Keempat senjata tersebut saling menguatkan. Kepercayaan pasar memastikan dolar tetap laku, Wall Street menarik arus modal dan meyakinkan bahwa AS tetap pusat kapital global, lalu institusi keuangan global memastikan negara berkembang tetap tergantung, dan pungkasnya adalah kekuatan militer untuk menjaga kepatuhan.

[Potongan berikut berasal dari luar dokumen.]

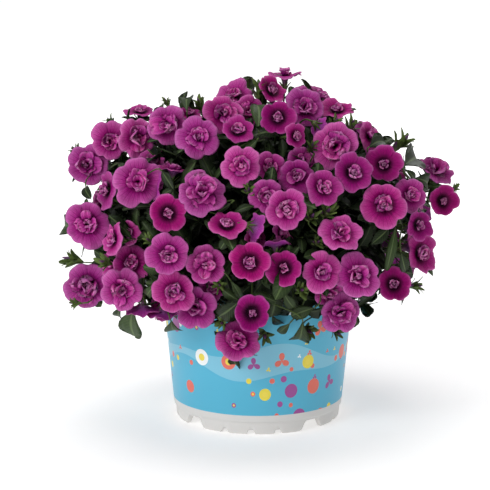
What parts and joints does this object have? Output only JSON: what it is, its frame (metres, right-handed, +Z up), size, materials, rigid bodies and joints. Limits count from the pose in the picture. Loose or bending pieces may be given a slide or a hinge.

Kesadaran sebagai Counter-Hegemony
Perang tarif menjadi pernyataan AS dalam mendominasi tatanan perekonomian dunia. Di sisi lain, China melawan, tetapi mau tidak mau masih bermain di papan catur yang sama. Trump membawa spirit America First, tetapi caranya mengancam mitra dagang. Negara-negara besar saling cakar, dan masyarakat yang menanggung dampaknya.
Jika kita belum tahu cara keluar dari kubangan ini, atau belum mampu melawan sepenuhnya, maka kesadaran adalah langkah pertama. Kesadaran bahwa dunia sistem keuangan saat ini tidak ideal. Kesadaran bahwa uang kertas global hari ini bukan alat tukar netral, melainkan alat dominasi.
Kesadaran bahwa sistem ini bukan semata tentang ekonomi, tapi tentang kekuasaan, politik, dan arah peradaban. Karena selama dunia masih menukar hasil kerja kerasnya dengan kertas yang dicetak tanpa jaminan yang setara, maka dagang tetap bisa menjadi perang.